Britain is Europe’s card fraud capital
Britain is the card fraud capital of Europe, with European Central Bank data showing that the UK sees 134 card frauds per 1,000 population. This is more than other major economies, exceeding the levels seen in France (115), Spain (37), Italy (19) and Germany (15). Britons also suffer the highest value card fraud, with the cost of fraud per 1,000 people in the UK at £8,833.20, compared to France (£6,069), Spain (£2,377.45), Germany (£1,885.09) and Italy (£965.60). The Social Market Foundation (SMF), which analysed the data, is calling on the Government to recruit more staff to stop fraud. SMF senior researcher Richard Hyde described Britain’s record on card fraud as “shocking,” adding: “Policymakers need to reflect further on why we're at this stage.

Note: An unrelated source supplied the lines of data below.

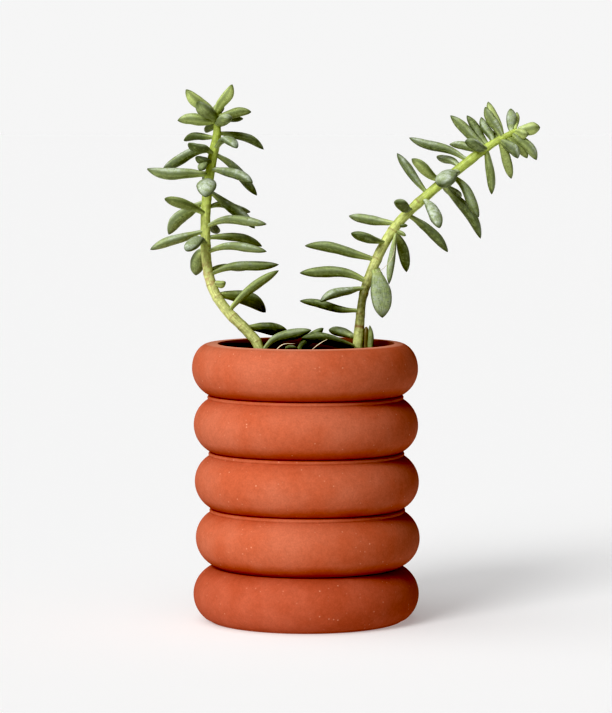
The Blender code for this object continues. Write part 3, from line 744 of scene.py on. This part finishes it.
def grow_leaf(bm, plant, base, tip, thick, blade, arch, tone, number, root):
    """A leaf from base to tip: bowed upwards by arch, flatter above, keeled below.

    Root is how far it reaches back into the stem.
    """
    place, shade, grain = skin_layers(bm, "leaf")
    chord = tip - base
    side = chord.cross(UP).normalized()
    lift = side.cross(chord).normalized()
    middle = base + chord * 0.45 + lift * (arch * 2 * MM)
    length = chord.length
    draw = random.Random(number)
    sway = draw.uniform(-0.8, 0.8) * MM
    wax, youth, dark = TONES[tone]
    dark += draw.uniform(-0.12, 0.12)
    back = -root / length

    def station(share):
        t = back + (1 - back) * (0.55 * share + 0.45 * (1 - math.cos(math.pi * share)) / 2)
        return t, max(t, 0)

    def point(share, angle):
        raw, t = station(share)
        spot = base * (1 - t) ** 2 + middle * (2 * t * (1 - t)) + tip * t ** 2
        ahead = ((middle - base) * (1 - t) + (tip - middle) * t).normalized()
        spot += ahead * (raw - t) * length
        spot += lift * (sway * math.sin(math.tau * t))
        normal = side.cross(ahead).normalized()
        across = math.cos(angle)
        rise = math.sin(angle)
        rise = 0.74 * rise ** 1.15 if rise > 0 else -0.98 * (-rise) ** 1.15
        wide = leaf_outline(t)
        closing = 1.0 if share > 0 else 0.0
        half_w = blade * MM / 2 * wide * closing
        half_t = thick * 1.22 * MM / 2 * wide * closing
        wave = 1 + 0.07 * noise.noise(Vector((t * 5, across * 1.5, number * 3.7)))
        return spot + side * (across * half_w * wave) + normal * (rise * half_t * wave)

    for vert, share, angle in sweep(bm, plant.leaf_sides, plant.leaf_stations, point):
        t = station(share)[1]
        vert[place] = (t, math.cos(angle), math.sin(angle))
        vert[shade] = wax, youth, dark
        vert[grain] = (t * length / MM, angle * blade / 4, number * 7.3)


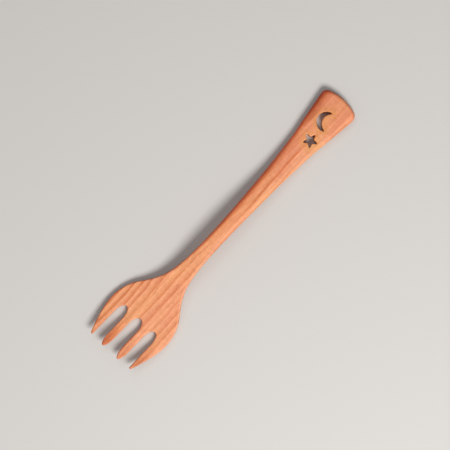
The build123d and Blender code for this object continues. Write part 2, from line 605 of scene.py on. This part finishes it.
def carve_fork():
    piece = remeshed_copy("carved_fork", "carved_cherry_fork")
    shape_by_hand(piece.data)
    mark_wear_and_painted_light_bands(piece.data)
    piece.data.shade_smooth()
    piece.data.materials.append(wood_material())
    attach(piece, "root")
    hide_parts("carved_fork")


# Plain pale floor
FLOOR_HALF = 3.0
FLOOR_COLOUR = (0.54, 0.53, 0.52, 1)
FLOOR_ROUGHNESS = 0.8
FLOOR_SPECULAR = 0.2


def make_floor():
    mesh = bpy.data.meshes.new("floor")
    corners = [(x * FLOOR_HALF, y * FLOOR_HALF, 0) for x, y in ((-1, -1), (1, -1), (1, 1), (-1, 1))]
    mesh.from_pydata(corners, [], [(0, 1, 2, 3)])
    floor = bpy.data.objects.new("floor", mesh)
    bpy.context.scene.collection.objects.link(floor)
    material, g = new_material("pale_floor")
    g.surface(
        {
            "Base Color": FLOOR_COLOUR,
            "Roughness": FLOOR_ROUGHNESS,
            "Specular IOR Level": FLOOR_SPECULAR,
        }
    )
    mesh.materials.append(material)


# Camera straight above the fork, turned so that the handle runs to the upper right
HANDLE_ANGLE = math.radians(47.15)
CAMERA_DISTANCE = 1.5
VIEW_WIDTH = 0.3984
VIEW_CENTRE = Vector((-2.0 * MM, -0.75 * MM, 8 * MM))
SENSOR_WIDTH = 36.0


def make_camera():
    data = bpy.data.cameras.new("camera")
    data.sensor_fit = "HORIZONTAL"
    data.sensor_width = SENSOR_WIDTH
    data.lens = SENSOR_WIDTH * CAMERA_DISTANCE / VIEW_WIDTH
    camera = bpy.data.objects.new("camera", data)
    bpy.context.scene.collection.objects.link(camera)
    right = Vector((math.sin(HANDLE_ANGLE), math.cos(HANDLE_ANGLE), 0))
    up = Vector((-math.cos(HANDLE_ANGLE), math.sin(HANDLE_ANGLE), 0))
    turn = Matrix((right, up, Vector((0, 0, 1)))).transposed().to_4x4()
    place = Matrix.Translation(VIEW_CENTRE + Vector((0, 0, CAMERA_DISTANCE)))
    camera.matrix_world = place @ turn
    bpy.context.scene.camera = camera


# Soft studio light: place, diameter, power and colour of each round lamp
LAMPS = {
    "key": ((0.94, -0.34, 1.38), 0.8, 29.5, (1.0, 0.97, 0.93)),
    "fill": ((-0.9, 0.4, 1.7), 1.4, 6.0, (0.95, 0.97, 1.0)),
}
STUDIO_COLOUR = (1.0, 0.98, 0.96, 1)
STUDIO_STRENGTH = 0.32


def make_light():
    world = bpy.data.worlds.new("studio")
    world.use_nodes = True
    background = world.node_tree.nodes["Background"]
    background.inputs["Color"].default_value = STUDIO_COLOUR
    background.inputs["Strength"].default_value = STUDIO_STRENGTH
    bpy.context.scene.world = world
    for name, (place, diameter, power, colour) in LAMPS.items():
        data = bpy.data.lights.new(name, "AREA")
        data.shape = "DISK"
        data.size = diameter
        data.energy = power
        data.color = colour
        lamp = bpy.data.objects.new(name, data)
        lamp.location = place
        lamp.rotation_euler = (middle - Vector(place)).to_track_quat("-Z", "Y").to_euler()
        bpy.context.scene.collection.objects.link(lamp)


carve_fork()
make_floor()
make_light()
make_camera()
bpy.context.scene.view_settings.view_transform = "Standard"
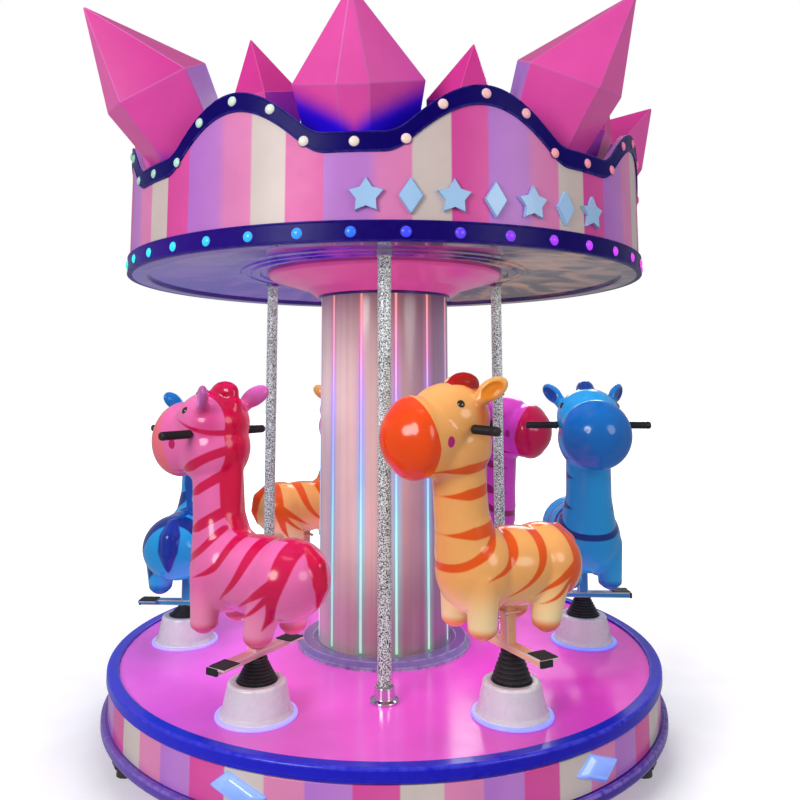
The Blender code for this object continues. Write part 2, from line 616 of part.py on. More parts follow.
def build():
    """Makes every named object."""
    for obj in list(bpy.data.objects):
        bpy.data.objects.remove(obj)

    paint(link("base_frame", base_frame()), "#3A3A40", 0.5, 0.6)
    paint(link("base_skirt", base_skirt()), "#D98FB4", 0.3)
    paint(link("base_ring", base_ring()), "#5A3A9A", 0.3)

    turntable = link("turntable_axis", None)
    paint(link("deck_panel", deck_panel(), turntable), "#D63FBF", 0.15)
    paint(link("deck_rim", deck_rim(), turntable), "#3A34C0", 0.25)
    paint(link("column", column(), turntable), "#D6A8AA", 0.2)
    paint(link("column_foot_ring", column_foot_ring(), turntable), "#5A3AB0", 0.25)
    paint(link("column_capital", column_capital(), turntable), "#E85AA8", 0.25)
    pole_shape = pole()
    for place, azimuth in POLE_AZIMUTHS.items():
        paint(link("pole_" + place, pole_shape, turntable, polar(azimuth, POLE_CIRCLE_R, 0.0)), "#C9D2C4", 0.1)
    paint(link("ceiling_panel", ceiling_panel(), turntable), "#8A6FC0", 0.2)
    paint(link("canopy_band", canopy_band(), turntable), "#2A1080", 0.3)
    paint(link("crown_wall", crown_wall(), turntable), "#D98FB4", 0.3)
    paint(link("crown_trim", crown_trim(), turntable), "#1E0A6A", 0.3)
    paint(link("roof_panel", roof_panel(), turntable), "#5A3AC8", 0.35)

    crystal_shapes = [crystal_mesh(kind + "_crystal", CRYSTAL_SHAPES[kind]) for kind in CRYSTAL_ORDER]
    for number in range(SCALLOPS):
        azimuth = SCALLOP_AZIMUTH + 360.0 * number / SCALLOPS
        shape = crystal_shapes[number % len(crystal_shapes)]
        paint(link("crystal_%d" % (number + 1), shape, turntable, rotation=azimuth), "#E0469E", 0.25)

    cone_shape = lift_cone()
    animal_shape = animal()
    footrest_shape = footrest()
    handlebar_shape = handlebar()
    for number, rider in RIDERS.items():
        azimuth, lift = rider["azimuth"], rider["lift"]
        facing = azimuth - 90.0 - RIDER_TOE_IN
        spot = polar(azimuth, RIDER_CIRCLE_R, DECK_TOP)
        paint(link("lift_cone_%d" % number, cone_shape, turntable, spot, facing), "#E8E4EA", 0.3)
        paint(link("bellows_%d" % number, bellows(lift), turntable, spot, facing), "#141416", 0.6)
        axis = link("rider_axis_%d" % number, None, turntable,
                    spot + Vector((0, 0, BAR_TOP_LOWEST + lift)), facing)
        paint(link("animal_%d" % number, animal_shape, axis), rider["coat"], 0.2)
        paint(link("handlebar_%d" % number, handlebar_shape, axis), "#101012", 0.55)
        paint(link("footrest_%d" % number, footrest_shape, axis), rider["coat"], 0.35)


build()
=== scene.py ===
"""Looks of the small carousel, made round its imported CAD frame.

The pieces are made again from the frame's own sizes, finer than its solids, and each gets the finish of
the real one: sprayed gel coat, clear acrylic, moulded rubber, chrome and lit lamps. Metres, +Z up.
"""
import math

import bmesh
import bpy
import numpy as np
from mathutils import Matrix, Vector
from mathutils.bvhtree import BVHTree


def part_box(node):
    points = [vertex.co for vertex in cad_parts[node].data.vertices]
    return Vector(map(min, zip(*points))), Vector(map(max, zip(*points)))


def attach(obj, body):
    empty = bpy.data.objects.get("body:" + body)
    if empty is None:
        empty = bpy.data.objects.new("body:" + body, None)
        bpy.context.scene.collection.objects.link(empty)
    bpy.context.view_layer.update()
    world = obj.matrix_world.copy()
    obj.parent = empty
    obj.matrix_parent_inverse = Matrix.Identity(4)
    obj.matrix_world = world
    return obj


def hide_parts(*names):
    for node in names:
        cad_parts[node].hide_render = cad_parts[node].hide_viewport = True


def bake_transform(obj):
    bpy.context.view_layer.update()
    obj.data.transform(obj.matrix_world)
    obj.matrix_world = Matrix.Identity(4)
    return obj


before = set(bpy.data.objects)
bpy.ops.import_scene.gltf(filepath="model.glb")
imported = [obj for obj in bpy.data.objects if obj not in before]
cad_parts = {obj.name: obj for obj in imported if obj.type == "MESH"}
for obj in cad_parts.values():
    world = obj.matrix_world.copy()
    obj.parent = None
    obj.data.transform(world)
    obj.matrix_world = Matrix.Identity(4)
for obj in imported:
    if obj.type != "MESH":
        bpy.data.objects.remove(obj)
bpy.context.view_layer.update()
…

Solving the crisis will take more than just increased police staff.” He said that while specialist staff “will certainly play a crucial role, the entire fraud law enforcement landscape needs an overhaul - with reforms that will transform the system and enact lasting change.”
Subscription spending slips
Analysis by Barclaycard Payments shows that 67% of UK consumers remain signed up to at least one digital or direct-to-door service, despite an overall decline in consumer spending on subscriptions. The study found that the average UK household spends £41.70 a month on subscription services, compared with an average of £51.65 in 2021, and £45.50 in 2020.